*Your instructions*. Repeat each entry in full, exactly.

*Available records*.

▼

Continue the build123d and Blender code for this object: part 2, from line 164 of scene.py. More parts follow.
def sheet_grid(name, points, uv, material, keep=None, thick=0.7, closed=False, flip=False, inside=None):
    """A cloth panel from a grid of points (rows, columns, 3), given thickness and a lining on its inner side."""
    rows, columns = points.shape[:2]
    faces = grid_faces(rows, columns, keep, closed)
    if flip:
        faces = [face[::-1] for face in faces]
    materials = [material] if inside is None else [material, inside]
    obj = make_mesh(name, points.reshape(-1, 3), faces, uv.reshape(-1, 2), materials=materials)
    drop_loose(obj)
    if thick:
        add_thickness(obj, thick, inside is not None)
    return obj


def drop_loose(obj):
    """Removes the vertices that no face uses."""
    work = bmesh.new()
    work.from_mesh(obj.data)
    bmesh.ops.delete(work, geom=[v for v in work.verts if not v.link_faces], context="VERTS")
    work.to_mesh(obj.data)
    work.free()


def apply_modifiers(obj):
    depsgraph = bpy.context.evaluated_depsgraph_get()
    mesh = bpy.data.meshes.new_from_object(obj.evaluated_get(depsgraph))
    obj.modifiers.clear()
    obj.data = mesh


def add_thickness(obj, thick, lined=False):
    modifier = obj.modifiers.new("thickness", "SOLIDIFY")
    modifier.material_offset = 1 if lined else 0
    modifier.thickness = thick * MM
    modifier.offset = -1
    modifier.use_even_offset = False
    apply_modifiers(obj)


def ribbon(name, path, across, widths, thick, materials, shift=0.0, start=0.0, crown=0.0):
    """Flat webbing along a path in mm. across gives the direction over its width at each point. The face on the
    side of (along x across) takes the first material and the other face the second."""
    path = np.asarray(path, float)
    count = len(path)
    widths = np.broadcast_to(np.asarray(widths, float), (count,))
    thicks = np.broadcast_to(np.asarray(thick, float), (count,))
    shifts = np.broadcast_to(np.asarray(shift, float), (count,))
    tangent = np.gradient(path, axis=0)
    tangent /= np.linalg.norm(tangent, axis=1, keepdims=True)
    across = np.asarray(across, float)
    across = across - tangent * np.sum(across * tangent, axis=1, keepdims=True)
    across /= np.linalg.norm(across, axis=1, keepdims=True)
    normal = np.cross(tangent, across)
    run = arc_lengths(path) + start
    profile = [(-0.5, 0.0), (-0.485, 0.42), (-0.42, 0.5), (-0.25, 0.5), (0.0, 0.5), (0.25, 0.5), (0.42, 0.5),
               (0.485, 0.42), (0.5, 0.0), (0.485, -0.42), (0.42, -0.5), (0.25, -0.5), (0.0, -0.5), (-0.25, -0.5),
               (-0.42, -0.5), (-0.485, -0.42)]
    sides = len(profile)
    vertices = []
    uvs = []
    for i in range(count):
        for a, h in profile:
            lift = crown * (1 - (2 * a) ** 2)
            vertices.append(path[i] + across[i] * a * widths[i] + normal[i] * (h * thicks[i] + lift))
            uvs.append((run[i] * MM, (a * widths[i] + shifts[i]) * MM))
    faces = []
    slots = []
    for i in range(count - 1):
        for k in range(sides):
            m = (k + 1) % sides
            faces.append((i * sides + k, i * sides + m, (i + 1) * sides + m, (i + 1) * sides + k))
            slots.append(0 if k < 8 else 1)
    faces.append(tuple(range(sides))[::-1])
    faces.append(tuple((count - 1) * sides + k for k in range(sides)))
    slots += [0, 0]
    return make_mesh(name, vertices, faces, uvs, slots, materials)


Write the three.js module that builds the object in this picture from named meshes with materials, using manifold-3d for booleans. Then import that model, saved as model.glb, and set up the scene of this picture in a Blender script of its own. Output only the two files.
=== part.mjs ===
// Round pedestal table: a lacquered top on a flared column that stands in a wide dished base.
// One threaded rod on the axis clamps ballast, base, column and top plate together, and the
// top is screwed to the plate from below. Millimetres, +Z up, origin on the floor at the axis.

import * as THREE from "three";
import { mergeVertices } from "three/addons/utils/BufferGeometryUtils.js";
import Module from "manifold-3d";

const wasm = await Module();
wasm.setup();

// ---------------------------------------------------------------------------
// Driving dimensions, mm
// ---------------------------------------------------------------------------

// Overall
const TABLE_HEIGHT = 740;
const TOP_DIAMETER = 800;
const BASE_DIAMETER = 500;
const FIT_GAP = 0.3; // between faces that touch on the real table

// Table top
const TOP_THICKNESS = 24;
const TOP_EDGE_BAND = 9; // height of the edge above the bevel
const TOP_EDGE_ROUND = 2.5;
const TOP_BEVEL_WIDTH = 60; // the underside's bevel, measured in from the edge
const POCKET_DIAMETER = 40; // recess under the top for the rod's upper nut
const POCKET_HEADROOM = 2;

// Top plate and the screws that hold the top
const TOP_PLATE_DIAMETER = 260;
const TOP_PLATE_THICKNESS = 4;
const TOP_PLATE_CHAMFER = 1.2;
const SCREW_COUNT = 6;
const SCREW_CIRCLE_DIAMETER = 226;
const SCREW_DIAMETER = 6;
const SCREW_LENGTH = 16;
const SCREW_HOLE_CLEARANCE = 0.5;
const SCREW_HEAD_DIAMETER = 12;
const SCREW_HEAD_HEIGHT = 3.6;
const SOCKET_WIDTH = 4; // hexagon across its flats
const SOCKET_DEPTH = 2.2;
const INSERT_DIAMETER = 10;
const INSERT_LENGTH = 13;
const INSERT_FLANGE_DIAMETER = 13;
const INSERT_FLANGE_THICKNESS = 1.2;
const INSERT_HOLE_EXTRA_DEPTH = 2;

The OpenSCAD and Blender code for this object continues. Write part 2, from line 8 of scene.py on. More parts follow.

▲

*Reply to the task*.
Continue the build123d and Blender code for this object: part 2, from line 164 of scene.py. More parts follow.
def sheet_grid(name, points, uv, material, keep=None, thick=0.7, closed=False, flip=False, inside=None):
    """A cloth panel from a grid of points (rows, columns, 3), given thickness and a lining on its inner side."""
    rows, columns = points.shape[:2]
    faces = grid_faces(rows, columns, keep, closed)
    if flip:
        faces = [face[::-1] for face in faces]
    materials = [material] if inside is None else [material, inside]
    obj = make_mesh(name, points.reshape(-1, 3), faces, uv.reshape(-1, 2), materials=materials)
    drop_loose(obj)
    if thick:
        add_thickness(obj, thick, inside is not None)
    return obj


def drop_loose(obj):
    """Removes the vertices that no face uses."""
    work = bmesh.new()
    work.from_mesh(obj.data)
    bmesh.ops.delete(work, geom=[v for v in work.verts if not v.link_faces], context="VERTS")
    work.to_mesh(obj.data)
    work.free()


def apply_modifiers(obj):
    depsgraph = bpy.context.evaluated_depsgraph_get()
    mesh = bpy.data.meshes.new_from_object(obj.evaluated_get(depsgraph))
    obj.modifiers.clear()
    obj.data = mesh


def add_thickness(obj, thick, lined=False):
    modifier = obj.modifiers.new("thickness", "SOLIDIFY")
    modifier.material_offset = 1 if lined else 0
    modifier.thickness = thick * MM
    modifier.offset = -1
    modifier.use_even_offset = False
    apply_modifiers(obj)


def ribbon(name, path, across, widths, thick, materials, shift=0.0, start=0.0, crown=0.0):
    """Flat webbing along a path in mm. across gives the direction over its width at each point. The face on the
    side of (along x across) takes the first material and the other face the second."""
    path = np.asarray(path, float)
    count = len(path)
    widths = np.broadcast_to(np.asarray(widths, float), (count,))
    thicks = np.broadcast_to(np.asarray(thick, float), (count,))
    shifts = np.broadcast_to(np.asarray(shift, float), (count,))
    tangent = np.gradient(path, axis=0)
    tangent /= np.linalg.norm(tangent, axis=1, keepdims=True)
    across = np.asarray(across, float)
    across = across - tangent * np.sum(across * tangent, axis=1, keepdims=True)
    across /= np.linalg.norm(across, axis=1, keepdims=True)
    normal = np.cross(tangent, across)
    run = arc_lengths(path) + start
    profile = [(-0.5, 0.0), (-0.485, 0.42), (-0.42, 0.5), (-0.25, 0.5), (0.0, 0.5), (0.25, 0.5), (0.42, 0.5),
               (0.485, 0.42), (0.5, 0.0), (0.485, -0.42), (0.42, -0.5), (0.25, -0.5), (0.0, -0.5), (-0.25, -0.5),
               (-0.42, -0.5), (-0.485, -0.42)]
    sides = len(profile)
    vertices = []
    uvs = []
    for i in range(count):
        for a, h in profile:
            lift = crown * (1 - (2 * a) ** 2)
            vertices.append(path[i] + across[i] * a * widths[i] + normal[i] * (h * thicks[i] + lift))
            uvs.append((run[i] * MM, (a * widths[i] + shifts[i]) * MM))
    faces = []
    slots = []
    for i in range(count - 1):
        for k in range(sides):
            m = (k + 1) % sides
            faces.append((i * sides + k, i * sides + m, (i + 1) * sides + m, (i + 1) * sides + k))
            slots.append(0 if k < 8 else 1)
    faces.append(tuple(range(sides))[::-1])
    faces.append(tuple((count - 1) * sides + k for k in range(sides)))
    slots += [0, 0]
    return make_mesh(name, vertices, faces, uvs, slots, materials)


Write the three.js module that builds the object in this picture from named meshes with materials, using manifold-3d for booleans. Then import that model, saved as model.glb, and set up the scene of this picture in a Blender script of its own. Output only the two files.
=== part.mjs ===
// Round pedestal table: a lacquered top on a flared column that stands in a wide dished base.
// One threaded rod on the axis clamps ballast, base, column and top plate together, and the
// top is screwed to the plate from below. Millimetres, +Z up, origin on the floor at the axis.

import * as THREE from "three";
import { mergeVertices } from "three/addons/utils/BufferGeometryUtils.js";
import Module from "manifold-3d";

const wasm = await Module();
wasm.setup();

// ---------------------------------------------------------------------------
// Driving dimensions, mm
// ---------------------------------------------------------------------------

// Overall
const TABLE_HEIGHT = 740;
const TOP_DIAMETER = 800;
const BASE_DIAMETER = 500;
const FIT_GAP = 0.3; // between faces that touch on the real table

// Table top
const TOP_THICKNESS = 24;
const TOP_EDGE_BAND = 9; // height of the edge above the bevel
const TOP_EDGE_ROUND = 2.5;
const TOP_BEVEL_WIDTH = 60; // the underside's bevel, measured in from the edge
const POCKET_DIAMETER = 40; // recess under the top for the rod's upper nut
const POCKET_HEADROOM = 2;

// Top plate and the screws that hold the top
const TOP_PLATE_DIAMETER = 260;
const TOP_PLATE_THICKNESS = 4;
const TOP_PLATE_CHAMFER = 1.2;
const SCREW_COUNT = 6;
const SCREW_CIRCLE_DIAMETER = 226;
const SCREW_DIAMETER = 6;
const SCREW_LENGTH = 16;
const SCREW_HOLE_CLEARANCE = 0.5;
const SCREW_HEAD_DIAMETER = 12;
const SCREW_HEAD_HEIGHT = 3.6;
const SOCKET_WIDTH = 4; // hexagon across its flats
const SOCKET_DEPTH = 2.2;
const INSERT_DIAMETER = 10;
const INSERT_LENGTH = 13;
const INSERT_FLANGE_DIAMETER = 13;
const INSERT_FLANGE_THICKNESS = 1.2;
const INSERT_HOLE_EXTRA_DEPTH = 2;

The OpenSCAD and Blender code for this object continues. Write part 2, from line 8 of scene.py on. More parts follow.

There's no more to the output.